Forward-looking or left-context attention mask (left-to-right) generation with BertGeneration and RobertaForCausalLM


I am trying to build an altered version of the models proposed in “Leveraging Pre-trained Checkpoints for Sequence Generation Tasks” by Rothe et al. (2020).

In the paper they say that for the BERT-like architectures that are used for generation:

“If not stated otherwise, the implementation of the decoder layers are also identical to the BERT implementation with two adjustments. First the self-attention mechanism is masked to look only at the left context.”

I am using the RobertaForCausalLM class as a basis, but the same would hold for the BertGeneration class. I do not see how this left-context or forward-looking attention mask is implemented. I see that I could provide it myself by passing it to the function, but I feel it is strange that is not noted in the code anywhere, as if I am missing something.

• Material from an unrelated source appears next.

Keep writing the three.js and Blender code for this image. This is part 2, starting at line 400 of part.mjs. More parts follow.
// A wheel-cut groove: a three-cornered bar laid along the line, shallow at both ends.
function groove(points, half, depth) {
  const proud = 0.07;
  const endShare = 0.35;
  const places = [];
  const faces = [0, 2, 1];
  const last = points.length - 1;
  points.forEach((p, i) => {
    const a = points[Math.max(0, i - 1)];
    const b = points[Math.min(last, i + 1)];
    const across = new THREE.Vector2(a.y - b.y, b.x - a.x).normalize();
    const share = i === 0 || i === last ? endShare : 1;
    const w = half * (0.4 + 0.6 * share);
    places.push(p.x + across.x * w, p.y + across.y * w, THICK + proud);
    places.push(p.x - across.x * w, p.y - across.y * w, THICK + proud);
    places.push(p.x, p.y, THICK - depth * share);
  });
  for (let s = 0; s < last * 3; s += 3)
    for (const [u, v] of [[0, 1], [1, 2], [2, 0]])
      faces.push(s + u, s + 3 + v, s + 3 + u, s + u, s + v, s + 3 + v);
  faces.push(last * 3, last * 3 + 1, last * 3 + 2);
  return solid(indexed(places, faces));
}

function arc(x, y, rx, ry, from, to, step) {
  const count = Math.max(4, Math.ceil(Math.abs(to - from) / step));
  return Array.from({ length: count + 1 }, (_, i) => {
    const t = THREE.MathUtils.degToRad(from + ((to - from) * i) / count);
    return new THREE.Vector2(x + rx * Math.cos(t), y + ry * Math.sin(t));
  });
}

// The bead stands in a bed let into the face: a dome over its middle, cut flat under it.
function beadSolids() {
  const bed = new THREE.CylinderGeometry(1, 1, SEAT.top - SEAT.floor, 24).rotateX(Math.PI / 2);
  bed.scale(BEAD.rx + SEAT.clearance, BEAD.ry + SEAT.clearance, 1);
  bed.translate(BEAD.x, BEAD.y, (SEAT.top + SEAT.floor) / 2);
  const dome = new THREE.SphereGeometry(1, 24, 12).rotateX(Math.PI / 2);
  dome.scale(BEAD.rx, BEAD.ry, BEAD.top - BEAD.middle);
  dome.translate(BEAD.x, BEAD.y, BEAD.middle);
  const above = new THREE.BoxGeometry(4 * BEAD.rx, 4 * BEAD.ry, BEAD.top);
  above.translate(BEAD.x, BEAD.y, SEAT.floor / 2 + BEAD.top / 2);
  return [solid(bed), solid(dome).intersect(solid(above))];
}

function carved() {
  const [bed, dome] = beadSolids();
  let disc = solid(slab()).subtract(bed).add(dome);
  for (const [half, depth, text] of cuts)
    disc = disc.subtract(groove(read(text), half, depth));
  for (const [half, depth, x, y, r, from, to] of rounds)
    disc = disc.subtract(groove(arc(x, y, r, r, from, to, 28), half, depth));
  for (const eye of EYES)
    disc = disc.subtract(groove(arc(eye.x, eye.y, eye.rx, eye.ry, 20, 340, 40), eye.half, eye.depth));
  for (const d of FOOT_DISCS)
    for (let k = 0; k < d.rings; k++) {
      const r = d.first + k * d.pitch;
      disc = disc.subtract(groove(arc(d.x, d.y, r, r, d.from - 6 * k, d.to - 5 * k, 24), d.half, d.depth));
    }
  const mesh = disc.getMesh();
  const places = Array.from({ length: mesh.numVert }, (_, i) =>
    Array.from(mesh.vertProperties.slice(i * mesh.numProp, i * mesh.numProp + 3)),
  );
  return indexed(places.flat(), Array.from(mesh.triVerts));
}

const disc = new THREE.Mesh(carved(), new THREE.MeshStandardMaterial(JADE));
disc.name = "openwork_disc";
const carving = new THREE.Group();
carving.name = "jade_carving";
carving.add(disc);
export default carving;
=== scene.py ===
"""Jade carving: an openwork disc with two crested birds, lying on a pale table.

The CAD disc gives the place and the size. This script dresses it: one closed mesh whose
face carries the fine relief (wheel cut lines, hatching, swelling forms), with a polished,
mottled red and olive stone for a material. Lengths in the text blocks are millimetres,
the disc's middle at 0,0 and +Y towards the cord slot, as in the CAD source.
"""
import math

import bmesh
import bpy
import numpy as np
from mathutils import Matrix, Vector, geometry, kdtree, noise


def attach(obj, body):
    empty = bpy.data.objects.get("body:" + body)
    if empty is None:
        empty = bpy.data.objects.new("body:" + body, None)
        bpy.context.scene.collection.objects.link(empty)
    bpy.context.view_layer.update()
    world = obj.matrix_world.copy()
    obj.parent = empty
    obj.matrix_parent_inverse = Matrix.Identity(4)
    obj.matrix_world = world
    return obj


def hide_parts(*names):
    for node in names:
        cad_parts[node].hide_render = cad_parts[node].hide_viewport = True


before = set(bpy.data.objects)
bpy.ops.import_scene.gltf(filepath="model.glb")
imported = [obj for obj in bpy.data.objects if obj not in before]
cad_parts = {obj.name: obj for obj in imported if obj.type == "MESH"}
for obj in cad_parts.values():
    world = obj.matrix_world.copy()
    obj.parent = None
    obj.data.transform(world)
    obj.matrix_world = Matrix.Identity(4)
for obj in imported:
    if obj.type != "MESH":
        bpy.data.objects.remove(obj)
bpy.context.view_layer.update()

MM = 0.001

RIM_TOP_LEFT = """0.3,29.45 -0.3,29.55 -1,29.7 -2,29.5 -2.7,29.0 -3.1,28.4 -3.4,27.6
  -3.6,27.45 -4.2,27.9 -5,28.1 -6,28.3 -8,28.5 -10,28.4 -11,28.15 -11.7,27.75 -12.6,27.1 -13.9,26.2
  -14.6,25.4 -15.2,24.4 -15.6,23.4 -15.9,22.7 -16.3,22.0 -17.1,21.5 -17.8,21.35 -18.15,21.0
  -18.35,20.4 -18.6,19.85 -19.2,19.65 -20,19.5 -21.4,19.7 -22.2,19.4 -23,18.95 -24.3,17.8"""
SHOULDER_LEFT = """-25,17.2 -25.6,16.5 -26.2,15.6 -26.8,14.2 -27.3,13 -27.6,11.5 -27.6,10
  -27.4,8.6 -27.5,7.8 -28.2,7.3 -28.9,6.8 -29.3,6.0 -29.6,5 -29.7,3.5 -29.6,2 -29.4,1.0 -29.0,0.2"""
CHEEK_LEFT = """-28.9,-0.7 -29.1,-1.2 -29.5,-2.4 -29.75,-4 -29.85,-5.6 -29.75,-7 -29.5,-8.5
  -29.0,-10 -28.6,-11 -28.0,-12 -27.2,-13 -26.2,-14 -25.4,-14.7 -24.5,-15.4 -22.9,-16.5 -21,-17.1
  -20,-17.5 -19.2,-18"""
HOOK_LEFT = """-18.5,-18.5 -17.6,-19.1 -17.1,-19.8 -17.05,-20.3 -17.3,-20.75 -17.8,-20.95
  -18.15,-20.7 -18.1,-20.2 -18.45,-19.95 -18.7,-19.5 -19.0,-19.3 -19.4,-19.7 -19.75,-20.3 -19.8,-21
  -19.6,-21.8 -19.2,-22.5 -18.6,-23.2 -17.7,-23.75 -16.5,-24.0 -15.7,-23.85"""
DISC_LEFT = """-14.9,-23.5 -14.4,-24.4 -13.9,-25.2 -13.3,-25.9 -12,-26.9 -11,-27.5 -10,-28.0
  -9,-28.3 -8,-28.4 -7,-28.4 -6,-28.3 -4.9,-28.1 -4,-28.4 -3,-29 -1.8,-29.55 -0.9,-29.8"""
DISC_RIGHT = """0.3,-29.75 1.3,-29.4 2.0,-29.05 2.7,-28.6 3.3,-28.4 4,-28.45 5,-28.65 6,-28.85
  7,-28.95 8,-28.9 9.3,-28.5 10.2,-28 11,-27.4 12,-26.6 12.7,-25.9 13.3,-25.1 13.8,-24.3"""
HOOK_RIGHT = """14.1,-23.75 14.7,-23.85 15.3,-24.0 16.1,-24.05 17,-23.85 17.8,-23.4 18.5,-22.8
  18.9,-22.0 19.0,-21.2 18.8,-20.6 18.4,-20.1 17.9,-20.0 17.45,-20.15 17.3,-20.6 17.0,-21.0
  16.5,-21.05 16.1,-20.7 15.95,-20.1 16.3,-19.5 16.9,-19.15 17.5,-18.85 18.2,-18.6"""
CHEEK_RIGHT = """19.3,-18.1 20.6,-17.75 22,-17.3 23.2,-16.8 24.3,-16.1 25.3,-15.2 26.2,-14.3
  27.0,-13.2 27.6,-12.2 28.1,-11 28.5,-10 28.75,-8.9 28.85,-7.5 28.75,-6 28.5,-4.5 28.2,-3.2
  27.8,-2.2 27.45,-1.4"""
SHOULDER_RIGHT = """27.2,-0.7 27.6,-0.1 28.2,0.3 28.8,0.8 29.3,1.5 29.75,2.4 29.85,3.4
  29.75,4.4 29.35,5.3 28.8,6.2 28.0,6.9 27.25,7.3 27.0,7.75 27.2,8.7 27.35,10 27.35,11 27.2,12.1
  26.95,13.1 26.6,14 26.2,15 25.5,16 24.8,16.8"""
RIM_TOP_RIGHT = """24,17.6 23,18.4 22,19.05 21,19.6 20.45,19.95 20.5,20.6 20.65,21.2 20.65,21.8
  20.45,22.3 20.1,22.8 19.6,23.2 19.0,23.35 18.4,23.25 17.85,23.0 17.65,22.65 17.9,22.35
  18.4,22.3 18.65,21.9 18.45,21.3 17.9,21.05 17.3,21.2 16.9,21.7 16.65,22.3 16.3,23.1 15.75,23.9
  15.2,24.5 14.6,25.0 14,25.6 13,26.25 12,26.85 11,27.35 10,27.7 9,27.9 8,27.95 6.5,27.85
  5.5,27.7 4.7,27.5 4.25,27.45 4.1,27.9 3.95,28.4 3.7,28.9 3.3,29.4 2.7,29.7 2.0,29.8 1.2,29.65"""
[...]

If someone could point me out what I am missing or where I can find this attention mask, that would be very helpful.

Thanks in advance,

Claartje Barkhof

In other words, I am not sure where the ‘causal mask’ is implemented?

Oh, and it seems that @patrickvonplaten implemented / is involved with these models, maybe you could point me to where this is happening? That would be very helpful :pray: Thanks in advance.

I have found it. It happens in get_extended_attention_mask in modeling utils. Consider this question solved :slight_smile: